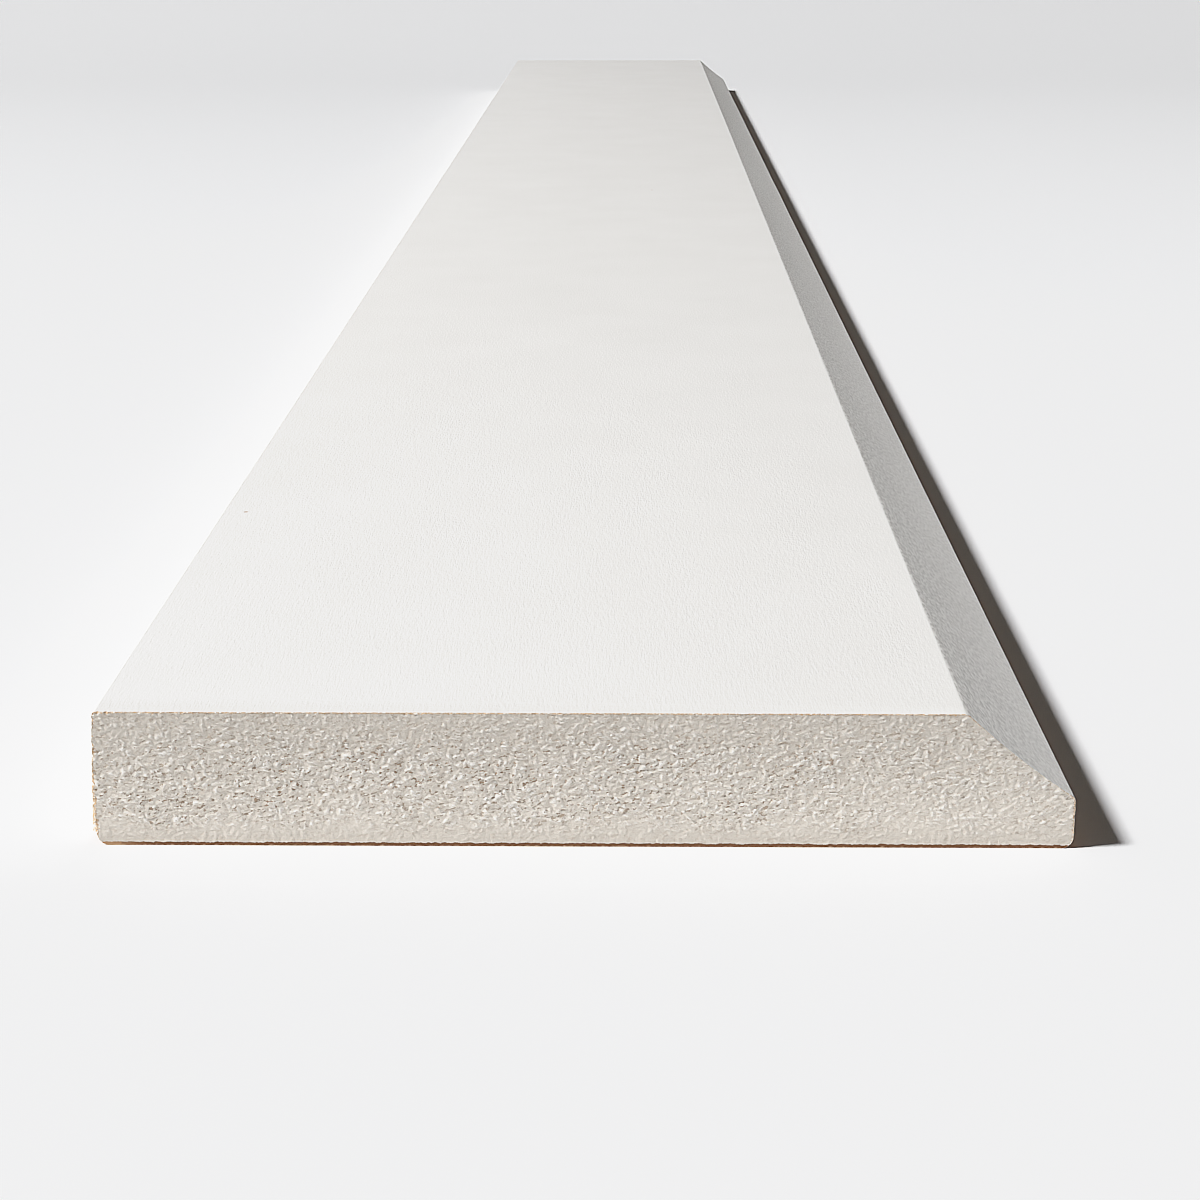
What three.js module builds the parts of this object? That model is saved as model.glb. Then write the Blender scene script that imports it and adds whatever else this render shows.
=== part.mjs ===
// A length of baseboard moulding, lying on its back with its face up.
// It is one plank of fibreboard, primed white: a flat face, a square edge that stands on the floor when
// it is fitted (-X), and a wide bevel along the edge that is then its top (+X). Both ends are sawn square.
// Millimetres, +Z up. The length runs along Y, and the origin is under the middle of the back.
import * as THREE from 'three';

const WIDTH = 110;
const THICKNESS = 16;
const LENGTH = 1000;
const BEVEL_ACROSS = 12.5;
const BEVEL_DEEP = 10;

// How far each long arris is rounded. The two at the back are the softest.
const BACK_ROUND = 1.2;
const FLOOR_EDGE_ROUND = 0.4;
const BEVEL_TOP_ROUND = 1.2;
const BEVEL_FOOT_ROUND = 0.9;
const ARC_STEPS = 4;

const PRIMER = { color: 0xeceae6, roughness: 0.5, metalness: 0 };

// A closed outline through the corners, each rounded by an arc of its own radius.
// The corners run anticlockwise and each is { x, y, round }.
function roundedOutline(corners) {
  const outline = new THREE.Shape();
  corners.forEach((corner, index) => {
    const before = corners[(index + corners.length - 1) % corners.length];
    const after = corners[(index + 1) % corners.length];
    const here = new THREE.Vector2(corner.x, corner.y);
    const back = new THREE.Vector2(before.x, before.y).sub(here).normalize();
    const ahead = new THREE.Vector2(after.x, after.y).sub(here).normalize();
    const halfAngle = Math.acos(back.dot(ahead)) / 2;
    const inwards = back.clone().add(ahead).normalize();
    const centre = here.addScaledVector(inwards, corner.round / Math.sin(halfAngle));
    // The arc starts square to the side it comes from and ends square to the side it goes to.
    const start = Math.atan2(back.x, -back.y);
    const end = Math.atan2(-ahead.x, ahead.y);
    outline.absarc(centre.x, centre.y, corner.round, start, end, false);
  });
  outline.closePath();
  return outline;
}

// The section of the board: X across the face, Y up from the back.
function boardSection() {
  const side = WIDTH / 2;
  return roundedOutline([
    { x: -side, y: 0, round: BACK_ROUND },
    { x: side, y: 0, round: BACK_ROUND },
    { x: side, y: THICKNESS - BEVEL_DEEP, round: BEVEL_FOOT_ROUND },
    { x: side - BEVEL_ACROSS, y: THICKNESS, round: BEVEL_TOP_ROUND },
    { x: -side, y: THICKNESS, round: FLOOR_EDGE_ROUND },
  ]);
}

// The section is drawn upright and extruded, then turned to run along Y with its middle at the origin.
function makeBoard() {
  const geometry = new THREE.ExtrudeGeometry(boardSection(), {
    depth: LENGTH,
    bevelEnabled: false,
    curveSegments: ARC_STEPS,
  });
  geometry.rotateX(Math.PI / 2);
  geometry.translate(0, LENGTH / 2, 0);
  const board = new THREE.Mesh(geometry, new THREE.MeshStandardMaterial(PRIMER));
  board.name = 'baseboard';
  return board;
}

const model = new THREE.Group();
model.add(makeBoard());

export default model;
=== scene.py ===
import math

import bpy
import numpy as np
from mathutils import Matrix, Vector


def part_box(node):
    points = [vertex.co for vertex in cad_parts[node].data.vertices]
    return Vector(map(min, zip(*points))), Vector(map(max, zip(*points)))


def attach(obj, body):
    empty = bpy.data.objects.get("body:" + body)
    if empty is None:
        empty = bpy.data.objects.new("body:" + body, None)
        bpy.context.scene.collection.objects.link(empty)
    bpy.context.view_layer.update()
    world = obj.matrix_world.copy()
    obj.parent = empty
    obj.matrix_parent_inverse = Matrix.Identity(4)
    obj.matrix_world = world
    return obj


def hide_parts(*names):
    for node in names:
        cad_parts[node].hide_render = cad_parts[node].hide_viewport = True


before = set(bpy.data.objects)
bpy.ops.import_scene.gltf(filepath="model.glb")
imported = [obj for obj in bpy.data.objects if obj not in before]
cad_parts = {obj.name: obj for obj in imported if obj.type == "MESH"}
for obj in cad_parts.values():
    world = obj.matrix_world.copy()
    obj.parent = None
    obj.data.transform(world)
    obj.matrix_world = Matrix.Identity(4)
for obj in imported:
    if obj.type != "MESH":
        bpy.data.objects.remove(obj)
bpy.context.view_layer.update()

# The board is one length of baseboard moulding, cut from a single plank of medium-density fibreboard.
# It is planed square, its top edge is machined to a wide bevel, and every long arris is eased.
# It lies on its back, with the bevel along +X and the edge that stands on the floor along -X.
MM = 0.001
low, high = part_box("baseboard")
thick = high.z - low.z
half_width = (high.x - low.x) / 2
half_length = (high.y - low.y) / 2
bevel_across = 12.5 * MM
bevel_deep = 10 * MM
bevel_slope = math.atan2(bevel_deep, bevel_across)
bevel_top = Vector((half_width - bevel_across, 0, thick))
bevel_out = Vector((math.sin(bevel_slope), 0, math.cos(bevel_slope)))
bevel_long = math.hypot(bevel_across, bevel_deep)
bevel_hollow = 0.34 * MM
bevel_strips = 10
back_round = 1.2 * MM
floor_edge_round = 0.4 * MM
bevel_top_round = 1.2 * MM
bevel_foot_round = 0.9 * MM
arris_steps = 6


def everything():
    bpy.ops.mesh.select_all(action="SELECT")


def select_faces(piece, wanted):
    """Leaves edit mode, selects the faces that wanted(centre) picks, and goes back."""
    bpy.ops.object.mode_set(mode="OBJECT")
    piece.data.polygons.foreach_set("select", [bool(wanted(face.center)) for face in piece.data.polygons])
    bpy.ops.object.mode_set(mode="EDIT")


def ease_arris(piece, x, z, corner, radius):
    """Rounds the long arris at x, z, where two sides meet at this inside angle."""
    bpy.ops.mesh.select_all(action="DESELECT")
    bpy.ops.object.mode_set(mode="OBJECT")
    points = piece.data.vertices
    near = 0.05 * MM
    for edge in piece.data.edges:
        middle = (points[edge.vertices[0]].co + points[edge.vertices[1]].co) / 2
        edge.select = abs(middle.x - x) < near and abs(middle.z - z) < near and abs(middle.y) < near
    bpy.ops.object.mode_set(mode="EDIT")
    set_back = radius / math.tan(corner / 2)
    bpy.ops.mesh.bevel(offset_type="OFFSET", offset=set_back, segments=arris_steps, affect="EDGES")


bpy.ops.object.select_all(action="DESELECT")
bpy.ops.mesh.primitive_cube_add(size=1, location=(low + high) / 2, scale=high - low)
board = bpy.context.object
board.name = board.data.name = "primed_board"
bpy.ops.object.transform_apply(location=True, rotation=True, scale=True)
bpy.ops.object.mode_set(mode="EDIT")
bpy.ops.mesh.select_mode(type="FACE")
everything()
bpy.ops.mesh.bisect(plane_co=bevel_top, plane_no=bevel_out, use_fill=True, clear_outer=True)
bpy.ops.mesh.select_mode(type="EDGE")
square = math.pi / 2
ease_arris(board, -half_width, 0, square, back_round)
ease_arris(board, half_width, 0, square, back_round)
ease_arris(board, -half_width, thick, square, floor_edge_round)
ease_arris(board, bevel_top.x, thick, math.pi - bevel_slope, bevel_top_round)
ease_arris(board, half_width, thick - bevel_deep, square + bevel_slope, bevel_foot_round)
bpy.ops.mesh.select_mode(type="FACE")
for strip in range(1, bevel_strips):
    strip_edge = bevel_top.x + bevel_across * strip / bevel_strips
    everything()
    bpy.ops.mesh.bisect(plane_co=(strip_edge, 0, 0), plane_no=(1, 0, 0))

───

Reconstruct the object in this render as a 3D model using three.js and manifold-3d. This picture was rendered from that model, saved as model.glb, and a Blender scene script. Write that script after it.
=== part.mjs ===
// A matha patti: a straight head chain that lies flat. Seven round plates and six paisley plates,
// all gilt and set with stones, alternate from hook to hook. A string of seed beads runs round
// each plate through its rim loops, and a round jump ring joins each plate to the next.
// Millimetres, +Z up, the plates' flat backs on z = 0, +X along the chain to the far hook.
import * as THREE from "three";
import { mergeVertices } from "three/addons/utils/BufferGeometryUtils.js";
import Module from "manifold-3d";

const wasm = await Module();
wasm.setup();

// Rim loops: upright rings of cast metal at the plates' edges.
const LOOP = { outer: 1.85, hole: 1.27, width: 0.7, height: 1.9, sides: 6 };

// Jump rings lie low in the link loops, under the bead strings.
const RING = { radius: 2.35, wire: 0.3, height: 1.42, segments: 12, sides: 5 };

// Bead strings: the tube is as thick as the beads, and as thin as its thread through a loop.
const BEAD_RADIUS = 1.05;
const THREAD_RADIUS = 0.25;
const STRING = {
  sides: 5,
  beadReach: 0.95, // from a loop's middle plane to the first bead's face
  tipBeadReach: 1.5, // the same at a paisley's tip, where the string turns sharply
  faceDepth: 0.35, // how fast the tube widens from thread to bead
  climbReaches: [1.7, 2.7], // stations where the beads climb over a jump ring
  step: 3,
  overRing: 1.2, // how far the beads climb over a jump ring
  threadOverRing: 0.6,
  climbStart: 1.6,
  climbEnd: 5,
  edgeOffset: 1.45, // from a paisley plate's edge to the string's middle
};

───

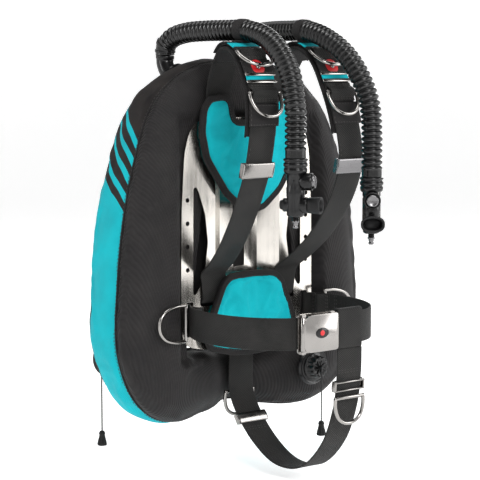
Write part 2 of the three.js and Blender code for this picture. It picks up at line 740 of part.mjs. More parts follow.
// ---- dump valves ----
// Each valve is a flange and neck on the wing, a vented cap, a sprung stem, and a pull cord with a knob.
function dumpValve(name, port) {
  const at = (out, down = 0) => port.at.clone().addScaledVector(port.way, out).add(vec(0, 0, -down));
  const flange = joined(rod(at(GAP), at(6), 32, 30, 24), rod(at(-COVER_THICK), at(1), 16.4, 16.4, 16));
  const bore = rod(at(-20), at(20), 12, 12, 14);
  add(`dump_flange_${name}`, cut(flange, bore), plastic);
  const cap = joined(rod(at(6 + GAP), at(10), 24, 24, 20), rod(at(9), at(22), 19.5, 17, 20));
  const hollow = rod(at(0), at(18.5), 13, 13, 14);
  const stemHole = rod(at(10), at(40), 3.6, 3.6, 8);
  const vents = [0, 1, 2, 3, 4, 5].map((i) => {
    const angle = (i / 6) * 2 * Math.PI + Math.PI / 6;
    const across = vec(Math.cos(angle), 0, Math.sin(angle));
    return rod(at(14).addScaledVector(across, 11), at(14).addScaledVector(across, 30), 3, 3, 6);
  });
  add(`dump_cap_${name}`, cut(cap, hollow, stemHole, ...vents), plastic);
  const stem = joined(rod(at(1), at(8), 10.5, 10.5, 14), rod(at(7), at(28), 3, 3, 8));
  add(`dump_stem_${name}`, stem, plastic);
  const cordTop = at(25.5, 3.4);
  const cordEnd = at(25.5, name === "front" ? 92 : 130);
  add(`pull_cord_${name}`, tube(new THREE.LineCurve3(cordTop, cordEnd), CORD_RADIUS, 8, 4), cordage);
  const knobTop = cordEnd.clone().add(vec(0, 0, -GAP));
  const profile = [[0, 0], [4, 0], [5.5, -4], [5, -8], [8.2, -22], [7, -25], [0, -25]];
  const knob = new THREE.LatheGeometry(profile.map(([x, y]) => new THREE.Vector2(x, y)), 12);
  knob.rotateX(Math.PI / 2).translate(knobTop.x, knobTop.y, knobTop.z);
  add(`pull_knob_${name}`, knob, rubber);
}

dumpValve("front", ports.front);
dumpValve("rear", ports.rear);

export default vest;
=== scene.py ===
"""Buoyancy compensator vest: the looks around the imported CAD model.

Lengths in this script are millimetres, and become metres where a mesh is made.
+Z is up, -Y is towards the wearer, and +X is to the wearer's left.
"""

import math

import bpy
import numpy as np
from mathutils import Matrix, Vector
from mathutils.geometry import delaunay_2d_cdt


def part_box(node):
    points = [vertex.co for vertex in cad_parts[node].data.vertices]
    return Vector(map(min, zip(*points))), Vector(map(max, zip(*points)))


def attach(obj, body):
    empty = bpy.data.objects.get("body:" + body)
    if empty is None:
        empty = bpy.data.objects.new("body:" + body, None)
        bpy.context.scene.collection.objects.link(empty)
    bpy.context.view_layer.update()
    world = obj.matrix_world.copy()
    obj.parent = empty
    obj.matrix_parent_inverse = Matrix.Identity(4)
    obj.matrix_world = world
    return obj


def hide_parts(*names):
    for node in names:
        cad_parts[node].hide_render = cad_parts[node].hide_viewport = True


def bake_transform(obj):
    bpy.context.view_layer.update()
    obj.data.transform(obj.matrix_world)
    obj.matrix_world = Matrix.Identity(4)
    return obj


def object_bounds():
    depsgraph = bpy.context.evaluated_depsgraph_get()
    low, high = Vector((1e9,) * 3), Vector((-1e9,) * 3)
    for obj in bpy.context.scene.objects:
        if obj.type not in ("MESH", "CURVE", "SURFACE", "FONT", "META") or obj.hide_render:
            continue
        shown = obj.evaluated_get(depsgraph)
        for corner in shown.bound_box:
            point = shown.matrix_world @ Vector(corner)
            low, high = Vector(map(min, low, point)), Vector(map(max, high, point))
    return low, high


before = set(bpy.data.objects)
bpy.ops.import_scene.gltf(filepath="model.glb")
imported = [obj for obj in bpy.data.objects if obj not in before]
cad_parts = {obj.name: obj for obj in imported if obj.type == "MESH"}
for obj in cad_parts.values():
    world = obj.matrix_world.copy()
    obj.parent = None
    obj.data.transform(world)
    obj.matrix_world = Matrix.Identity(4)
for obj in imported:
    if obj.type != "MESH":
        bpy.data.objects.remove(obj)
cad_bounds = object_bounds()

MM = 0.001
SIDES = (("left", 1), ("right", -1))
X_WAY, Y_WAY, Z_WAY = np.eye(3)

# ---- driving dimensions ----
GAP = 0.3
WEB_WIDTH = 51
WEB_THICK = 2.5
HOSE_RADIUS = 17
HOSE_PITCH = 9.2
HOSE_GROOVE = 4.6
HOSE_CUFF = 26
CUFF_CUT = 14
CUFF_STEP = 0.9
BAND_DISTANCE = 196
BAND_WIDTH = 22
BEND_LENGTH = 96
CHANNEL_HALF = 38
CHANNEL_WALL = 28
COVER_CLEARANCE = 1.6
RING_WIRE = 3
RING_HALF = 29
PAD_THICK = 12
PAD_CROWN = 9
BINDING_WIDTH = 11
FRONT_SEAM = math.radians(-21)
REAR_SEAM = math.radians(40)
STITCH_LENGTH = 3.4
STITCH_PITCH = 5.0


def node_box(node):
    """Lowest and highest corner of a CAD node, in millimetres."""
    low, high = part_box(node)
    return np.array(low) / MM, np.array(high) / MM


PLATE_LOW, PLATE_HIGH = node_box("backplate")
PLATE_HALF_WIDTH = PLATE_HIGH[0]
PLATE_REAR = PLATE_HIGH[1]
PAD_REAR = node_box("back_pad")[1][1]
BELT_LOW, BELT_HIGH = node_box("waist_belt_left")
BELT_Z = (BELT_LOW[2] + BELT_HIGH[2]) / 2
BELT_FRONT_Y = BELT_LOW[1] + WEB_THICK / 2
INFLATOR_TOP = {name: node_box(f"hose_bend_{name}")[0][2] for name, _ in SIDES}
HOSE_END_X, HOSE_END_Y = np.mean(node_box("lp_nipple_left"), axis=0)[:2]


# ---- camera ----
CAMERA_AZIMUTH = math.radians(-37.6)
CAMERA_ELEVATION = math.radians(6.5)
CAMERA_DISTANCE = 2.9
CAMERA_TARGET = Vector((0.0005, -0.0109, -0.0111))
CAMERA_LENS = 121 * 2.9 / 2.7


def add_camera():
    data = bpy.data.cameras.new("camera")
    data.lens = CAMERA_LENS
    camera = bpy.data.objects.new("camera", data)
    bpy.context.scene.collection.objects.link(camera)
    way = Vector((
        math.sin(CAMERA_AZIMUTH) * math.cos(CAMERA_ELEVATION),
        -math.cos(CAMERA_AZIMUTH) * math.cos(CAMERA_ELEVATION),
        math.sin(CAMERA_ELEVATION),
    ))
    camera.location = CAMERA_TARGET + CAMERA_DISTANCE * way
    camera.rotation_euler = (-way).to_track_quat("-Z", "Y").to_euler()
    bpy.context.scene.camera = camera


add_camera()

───

Task description
Each line from the one bearing "8, 4), cordage);" through the one bearing "obj.data.transform(obj.matrix_world)" is to be duplicated without change; all remaining lines are to be left out.

Result for this exercise
  add(`pull_cord_${name}`, tube(new THREE.LineCurve3(cordTop, cordEnd), CORD_RADIUS, 8, 4), cordage);
  const knobTop = cordEnd.clone().add(vec(0, 0, -GAP));
  const profile = [[0, 0], [4, 0], [5.5, -4], [5, -8], [8.2, -22], [7, -25], [0, -25]];
  const knob = new THREE.LatheGeometry(profile.map(([x, y]) => new THREE.Vector2(x, y)), 12);
  knob.rotateX(Math.PI / 2).translate(knobTop.x, knobTop.y, knobTop.z);
  add(`pull_knob_${name}`, knob, rubber);
}

dumpValve("front", ports.front);
dumpValve("rear", ports.rear);

export default vest;
=== scene.py ===
"""Buoyancy compensator vest: the looks around the imported CAD model.

Lengths in this script are millimetres, and become metres where a mesh is made.
+Z is up, -Y is towards the wearer, and +X is to the wearer's left.
"""

import math

import bpy
import numpy as np
from mathutils import Matrix, Vector
from mathutils.geometry import delaunay_2d_cdt


def part_box(node):
    points = [vertex.co for vertex in cad_parts[node].data.vertices]
    return Vector(map(min, zip(*points))), Vector(map(max, zip(*points)))


def attach(obj, body):
    empty = bpy.data.objects.get("body:" + body)
    if empty is None:
        empty = bpy.data.objects.new("body:" + body, None)
        bpy.context.scene.collection.objects.link(empty)
    bpy.context.view_layer.update()
    world = obj.matrix_world.copy()
    obj.parent = empty
    obj.matrix_parent_inverse = Matrix.Identity(4)
    obj.matrix_world = world
    return obj


def hide_parts(*names):
    for node in names:
        cad_parts[node].hide_render = cad_parts[node].hide_viewport = True


def bake_transform(obj):
    bpy.context.view_layer.update()
    obj.data.transform(obj.matrix_world)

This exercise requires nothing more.